I'm just about to start writing a new series. Unlike some of my others, this one is open-ended, rather than coming to a natural (if extensible) close after just a few books.
Is it better to release the new series books one at a time as they're finished, or to write the first several, and then release them quickly, one right after another?
Easy to say — hard to analyze. Lots of uncertainty.
For my own curiosity, I built a spreadsheet to help me do the analysis, and I'm sharing that here with you. As always, I am not responsible for any errors in my assumptions or algorithms — please do your own calculations using your own assumptions.
Time to write a book in the series: 3 months. That's 4 books/year. Sometimes it might be faster, sometimes slower.
I assume my partners (cover artist, conlanger) can keep up. That should only be an issue as the release schedule begins to crowd the writing schedule.
Length of series: Even if I write ahead, the various models end up the same beginning with book 10, so 10 books is enough for this evaluation.
To analyze, you need numbers. Those numbers have enormous uncertainty associated with them. Tinkering with the parameters will give you an idea about the sensitivity of the results to the initial setting. Since I'm only interested in the comparative results of different plans, using the same parameters will help cancel out the uncertainty.
Book 1 sells 50 units the first month.
If the next release is a month later, then Book 1 will sell 50*1 more units. If it's two months later, then 50*.5 more units each month, and if three months later, then 50*.25 more units for each of the three months. A series with rapid releases might expect more momentum than this, but I didn't want to build that into the model.
All of the rest of the series sells as a percentage of Book 1. These numbers are based on stable data from my shorter series and there's no way to tell if they are good predictors or not for a long series. Popular series have the potential for much higher sell-through (else why write volume 17 of a long-running series), but I wanted to keep this very modest.
You can see that if these parameters are correct, then a person who buys book 1 of a 5 book series is 60% likely to buy book 2, and (on average) likely to buy 1.5 more books altogether in the series (150%).
If I begin writing in November 2016, then Book 1 should be ready for release in February, 2017. Releasing each book as it comes out is what Plan F on the right models.
In each case, you can see the cumulative units of Book 1, and the total cumulative units for all books in the series, according to the assumptions.
The possible models are constrained by my writing speed. Obviously I can begin to release books before writing the 10th one, but eventually, in all of these models, I will catch up, at book 9 if not before. I chose not to start releasing any later than January of 2018 for any of these models, out of concern for going a year without new publications. That extreme is in Plans A and D.
This set of numbers matches the above parameters. Let's see what it looks like as a graph.
The baseline is Plan F (do nothing — publish as each book is ready). You can see the rapid ramp up of Plans A & B which do a 1-per-month release for as long as they can until they catch up to the writing schedule. Plan C is a modification of that — release every two months as long as you can. Plan E catches up to the writing schedule too early and joins the baseline.

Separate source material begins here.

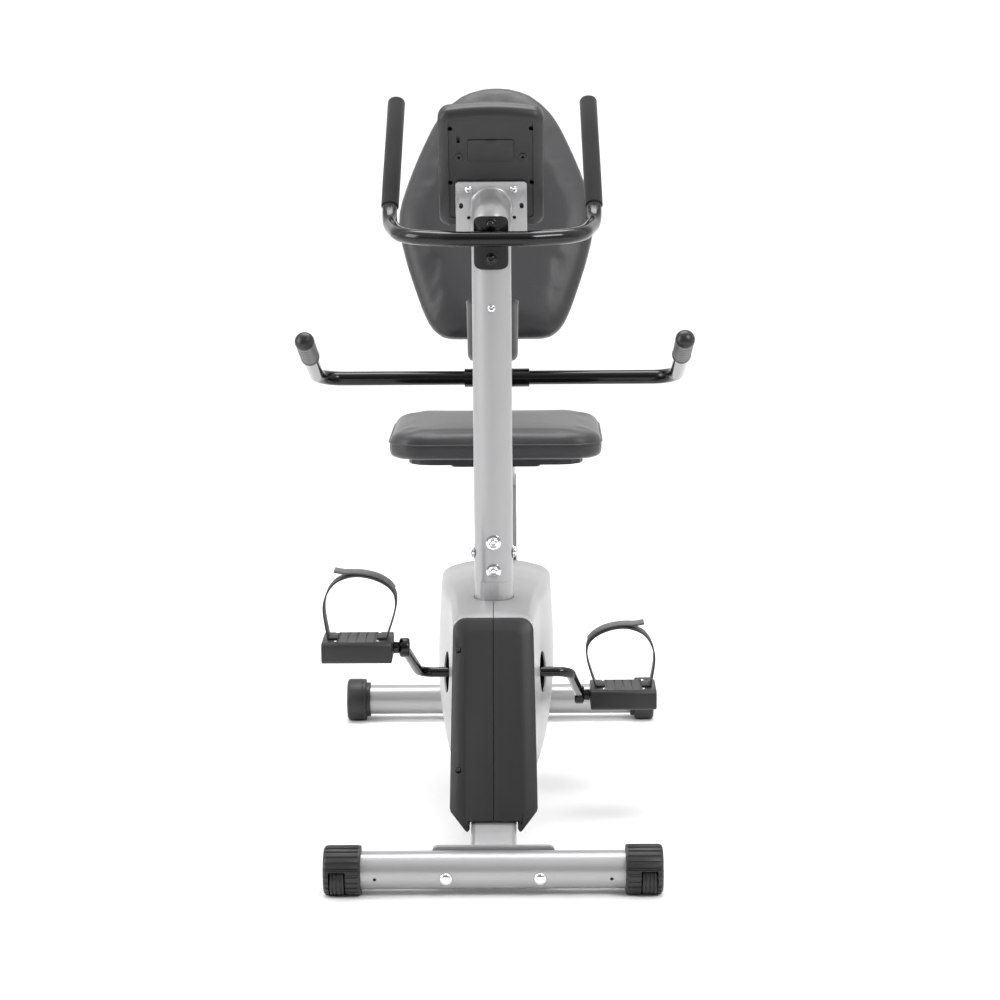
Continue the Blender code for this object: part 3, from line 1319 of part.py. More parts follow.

What happens if we tinker with the assumptions? Let's penalize the every-3-month release by having it reduce the growth of Book 1 (growth for 3-month gap is only .1 instead of .25).
That makes a big difference. The plans which can get books out sooner than every three months suddenly look good. Of course, the faster they release them, the sooner they catch up to the writing schedule and parallel the baseline. Plan C (a pure every 2 months) and Plan D (a hybrid – start late and do every month, then every 2 months) look a lot better.
What happens if go back to the first set of assumptions and add 5% to each of the book's series uptake (in other words, make book 3's uptake 45% instead of 40%)?
Why, nothing at all. The absolute number of units goes up, but the relative positions of the plans are unchanged. The models are not sensitive to the assumptions about series uptake quantities. Good to know.
Since Plan C keeps coming out on top by book 7, let's see how sensitive that is to the assumptions of the every-2-month release by having it reduce the growth of Book 1 (growth for 2-month gap is only .25 instead of .5, and the 3-month gap is .1 instead of .25). (Another way of saying your readers sure forget you when a new book isn't coming out.)
Another big difference. Now the plans that emphasize an every-month release soar past the every-2-months Plan C. So your weights in the parameters for how many new units you get for book 1 when new books come out, or when that skips a month or two, are very important.
Here's the spreadsheet — go play.
Other benefits and costs
There are other considerations than just the comparison of these or other models.
You can easily organize pre-orders.
You can generate lots of pre-release buzz.
You can get pre-release reviews and advertising
A year without release causes all book sales to diminish. Do you lose more than you gain? Is the difference between Plan F (baseline) and your chosen plan smaller than the possible lower sales everywhere else for the year?
What if you stop the series early, for any reason? Check where the lines cross on the various models. Remember, you don't have to stick with just one plan — you can adjust it as you go along.